Lenape's Tim McAneney learned well from father | S. Jersey Football Coach of the Year

Lenape head coach Tim McAneney celebrates with his team after their annual Thanksgiving day game against Shawnee at Lenape High School in Medford, New Jersey, on Thursday, Nov. 23, 2017. Lenape won 45-0. TIM TAI / Staff Photographer

Tim McAneney guided Lenape to its first South Jersey football championship this season, a year after taking the Indians to their first championship game.

McAneney tries to deflect credit, rightly saying he had a great group of character players who liked nothing better than competing and winning. He lauded his school administration, which has helped the program take a serious leap. And most of all, he thanked the greatest coach he ever knew: his late father, Vince McAneney.

Lenape’s 10-7 win in the South Jersey Group 5 final that capped an 11-1 season was a tribute to McAneney’s guidance, but also to the person who shaped him as a coach. Vince McAneney died at 86 in January 2016, but his spirit remains instrumental to his son.

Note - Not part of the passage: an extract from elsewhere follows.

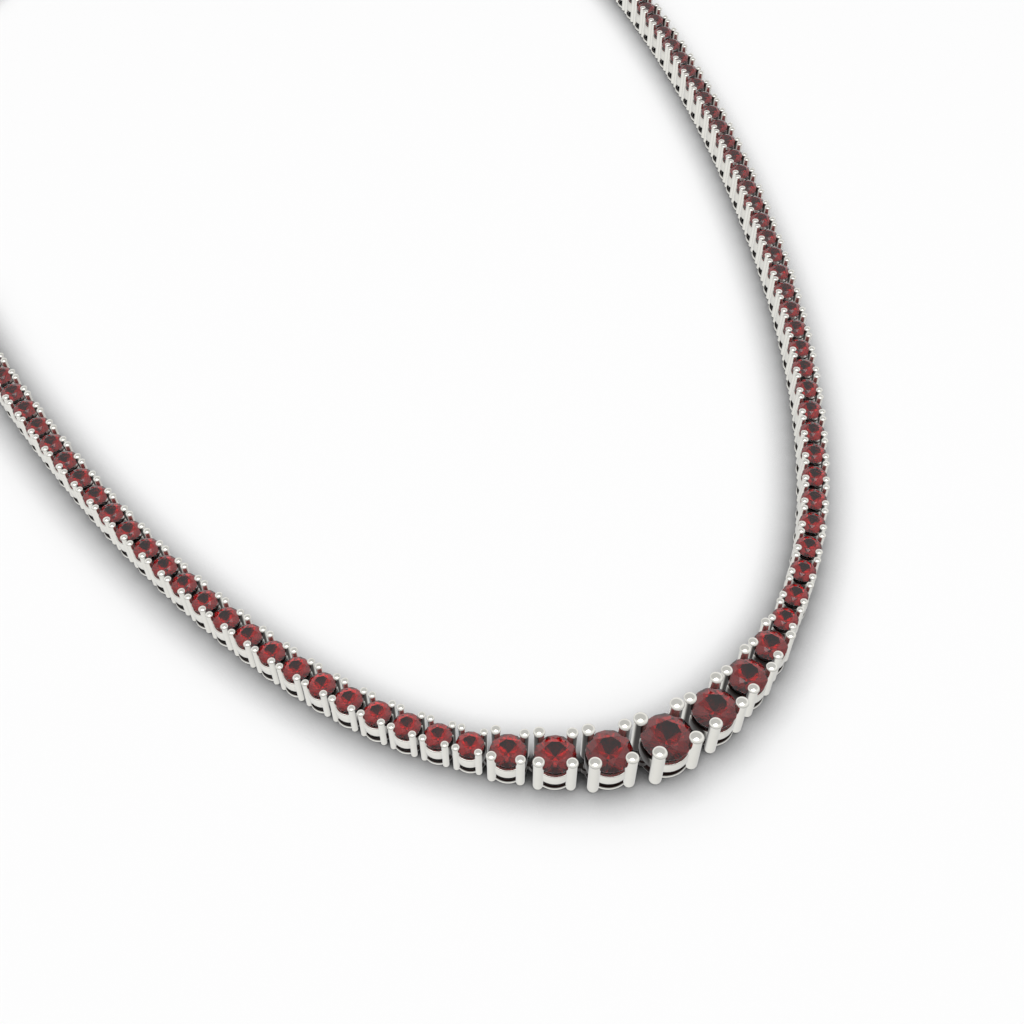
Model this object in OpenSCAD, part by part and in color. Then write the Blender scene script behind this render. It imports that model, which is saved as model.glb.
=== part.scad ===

“I was talking to him at halftime,” Tim McAneney said. “I said, ‘Keep me calm. Help me make good decisions.’ ”

For his accomplishments, Tim McAneney has been named The Inquirer’s South Jersey football coach of the year. It is a  testament to his father, no stranger to awards or championships himself.

Vince McAneney  won 244 games at three stops: Philadelphia’s West Catholic, Cherry Hill West, and Pennsauken. At  Pennsauken he presided over powerhouses — three teams that were eventually named  The Inquirer’s No. 1-ranked South Jersey team.

His son would roam the sidelines, soaking in the knowledge, and it’s no surprise that he has incorporated many of his father’s football ideas.

Take the punt, for instance.

“Every day, we practiced punting from the 3-yard line because my dad taught me it is the hardest place to punt on the field, under the goal post,” said Tim McAneney, now 103-75 overall in stops at Bishop Eustace, Holy Cross, and Lenape.

Is it any wonder in the championship game that Lenape punted seven times and Rancocas Valley didn’t have a single big return?

His father kept it simple, and his son does the same.

“He would say, ‘Let’s stop their best player running their best play,’ ” Tim McAneney recalled.

Rancocas Valley, an outstanding running team, was limited to 39 rushing yards.

The biggest thing that Tim McAneney gained from his father was his demeanor.

The elder McAneney was intense, but he didn’t motivate through yelling and demeaning players. His son coaches similarly.

“He doesn’t yell at you. He yells to you,” senior linebacker Zach Cole said. “It’s easier to play when you don’t have a coach screaming at you, and he is great with us.”

Tim McAneney is humble, not prone to bragging, with one exception — when discussing his father’s exploits.

“He always talks about how he wants to make his father proud and how much his coaching style is shaped by his father,” Cole said.

The players have heard and benefited from hearing about the many coaching success stories of Vince McAneney.

“He really loves his dad and admired the way his dad was,” senior linebacker Mike Galaida said. “He has always been an awesome coach, and it’s been an honor to play for him.”

Before he was hired in 2011, Lenape last had a winning season in 2002, when the Indians were 6-4. It took McAneney some time to put his program totally in place. The Indians were 4-6 in each of his first three seasons, but in the last four, they have gone 39-7.

The younger McAneney knew what he wanted to see in players and had the ability to bring the most out of them. He also learned one other great lesson from his father: Work the players hard, but don’t overwork them.

Whether it is evaluating talent or developing it, Tim McAneney was shaped positively by his father.

“Since we won, I have been thanking my dad for the last 72 hours,” McAneney said.